(Modeling code records)
start

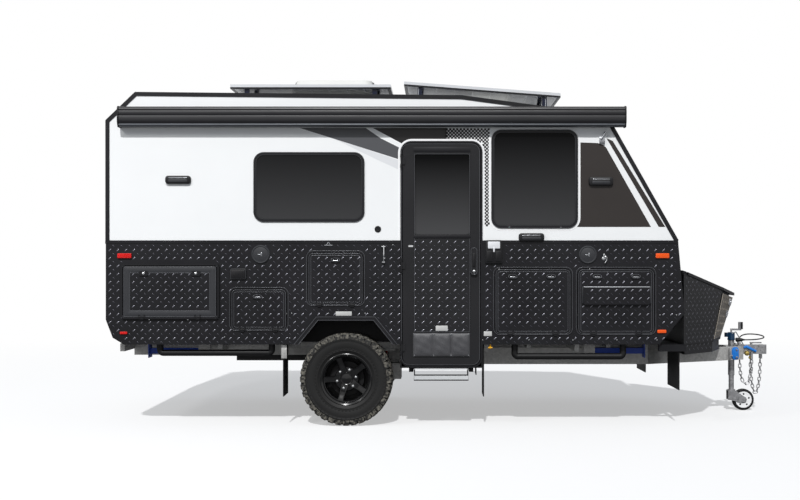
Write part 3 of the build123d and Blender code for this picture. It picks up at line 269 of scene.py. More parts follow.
def acrylic_with_painted_reflection(name, window_low, window_high, code_low, code_high):
    """Dark acrylic with a painted reflection: its colour lighter towards its lower edge."""
    surface = Surface(name, IOR=1.49, Specular_IOR_Level=0.07)
    rise = surface.axes()[2].ramp(window_low, window_high)
    smear = surface.noise(4.0, 3.0)
    surface.set(
        Base_Color=surface.mix(rise, tint(code_low), tint(code_high)),
        Roughness=0.05 + smear * 0.04,
    )
    return surface.material


def leather_grain(name, code, roughness):
    """Soft vinyl: pebbled grain with paler high spots."""
    surface = Surface(name, Sheen_Weight=0.15)
    pebble = surface.cells(420.0, "Distance")
    broad = surface.noise(18.0, 3.0)
    surface.set(
        Base_Color=surface.mix(broad, scaled(tint(code), 0.85), scaled(tint(code), 1.2)),
        Roughness=roughness + pebble * 0.12,
        Normal=surface.bump(pebble, 0.0006),
    )
    return surface.material


def cell_grid(name):
    """Solar cells: dark blue squares between fine silver bus bars."""
    surface = Surface(name, Specular_IOR_Level=0.25)
    x, y, _ = surface.axes()
    cell, gap, bar = 0.158, 0.003, 0.0016
    edge = (x % cell).below(gap)
    edge = surface.math("MAXIMUM", edge, (y % cell).below(gap))
    bars = (y % (cell / 3)).below(bar)
    shade = surface.noise(6.0, 2.0)
    cells = surface.mix(shade, tint("#0b1020"), tint("#151c33"))
    lined = surface.mix(bars * 0.6, cells, tint("#8d9198"))
    surface.set(
        Base_Color=surface.mix(edge, lined, tint("#c7c9cc")),
        Roughness=0.16 + shade * 0.05,
    )
    return surface.material


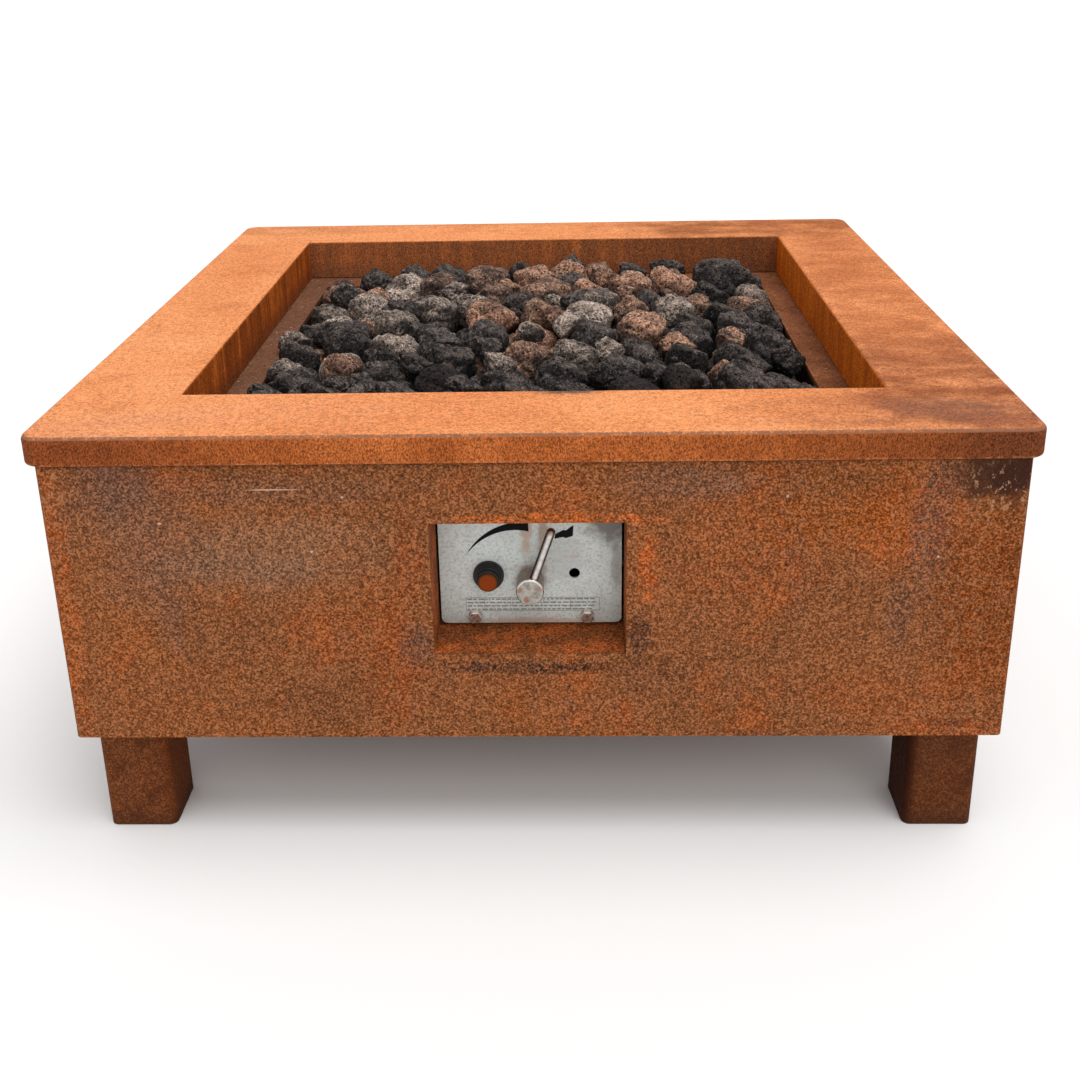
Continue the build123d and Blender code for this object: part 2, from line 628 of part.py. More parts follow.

end

#### EXERCISE OBJECTIVE:
Every line above should be printed again exactly as it stands.

#### THE REPLY:
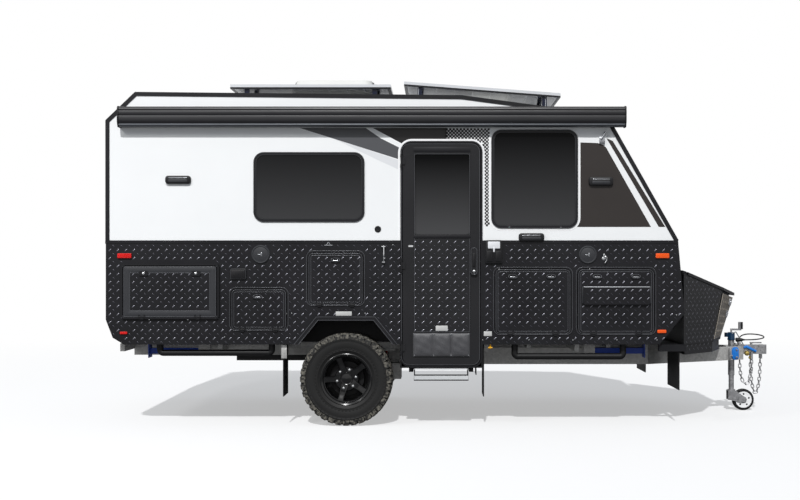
Write part 3 of the build123d and Blender code for this picture. It picks up at line 269 of scene.py. More parts follow.
def acrylic_with_painted_reflection(name, window_low, window_high, code_low, code_high):
    """Dark acrylic with a painted reflection: its colour lighter towards its lower edge."""
    surface = Surface(name, IOR=1.49, Specular_IOR_Level=0.07)
    rise = surface.axes()[2].ramp(window_low, window_high)
    smear = surface.noise(4.0, 3.0)
    surface.set(
        Base_Color=surface.mix(rise, tint(code_low), tint(code_high)),
        Roughness=0.05 + smear * 0.04,
    )
    return surface.material


def leather_grain(name, code, roughness):
    """Soft vinyl: pebbled grain with paler high spots."""
    surface = Surface(name, Sheen_Weight=0.15)
    pebble = surface.cells(420.0, "Distance")
    broad = surface.noise(18.0, 3.0)
    surface.set(
        Base_Color=surface.mix(broad, scaled(tint(code), 0.85), scaled(tint(code), 1.2)),
        Roughness=roughness + pebble * 0.12,
        Normal=surface.bump(pebble, 0.0006),
    )
    return surface.material


def cell_grid(name):
    """Solar cells: dark blue squares between fine silver bus bars."""
    surface = Surface(name, Specular_IOR_Level=0.25)
    x, y, _ = surface.axes()
    cell, gap, bar = 0.158, 0.003, 0.0016
    edge = (x % cell).below(gap)
    edge = surface.math("MAXIMUM", edge, (y % cell).below(gap))
    bars = (y % (cell / 3)).below(bar)
    shade = surface.noise(6.0, 2.0)
    cells = surface.mix(shade, tint("#0b1020"), tint("#151c33"))
    lined = surface.mix(bars * 0.6, cells, tint("#8d9198"))
    surface.set(
        Base_Color=surface.mix(edge, lined, tint("#c7c9cc")),
        Roughness=0.16 + shade * 0.05,
    )
    return surface.material


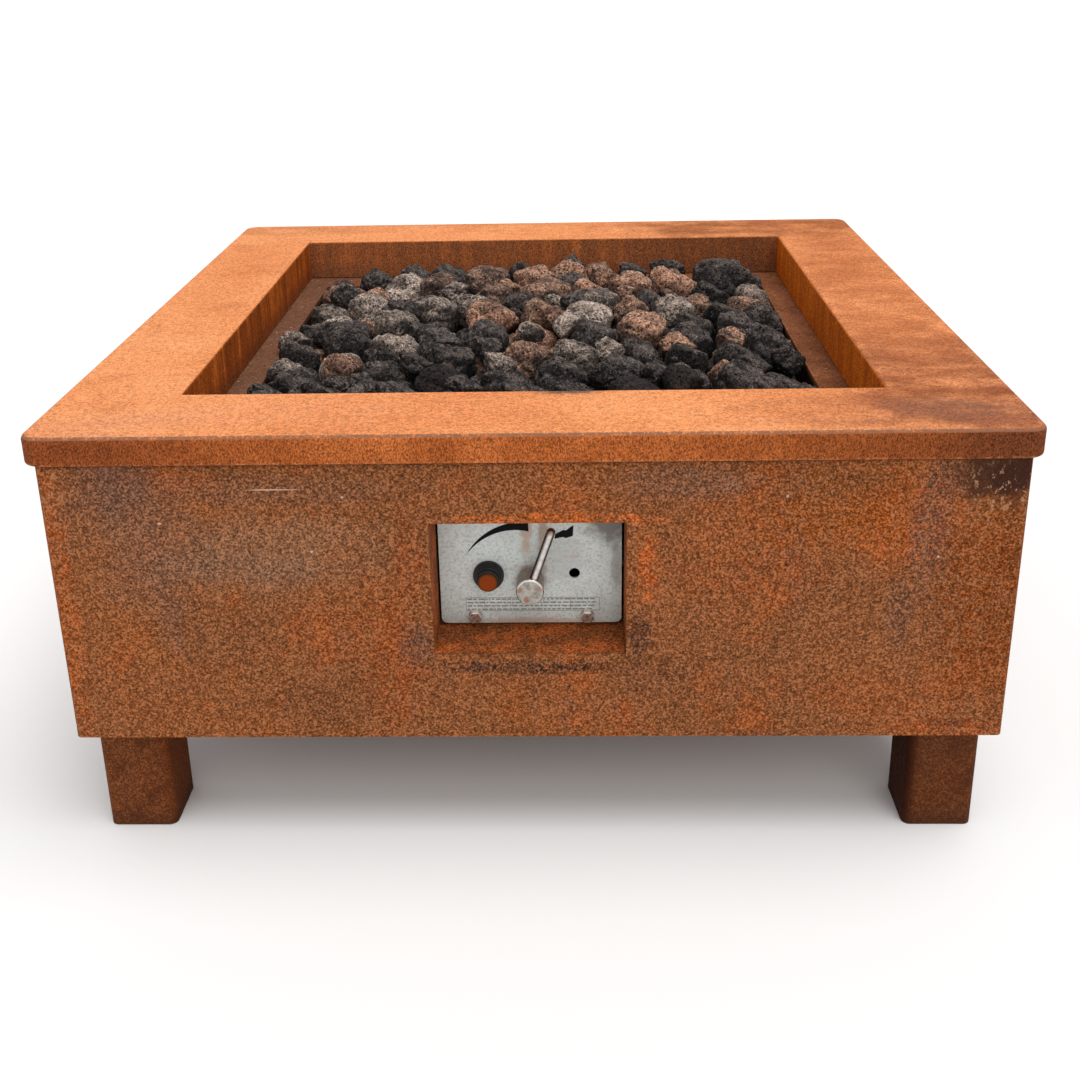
Continue the build123d and Blender code for this object: part 2, from line 628 of part.py. More parts follow.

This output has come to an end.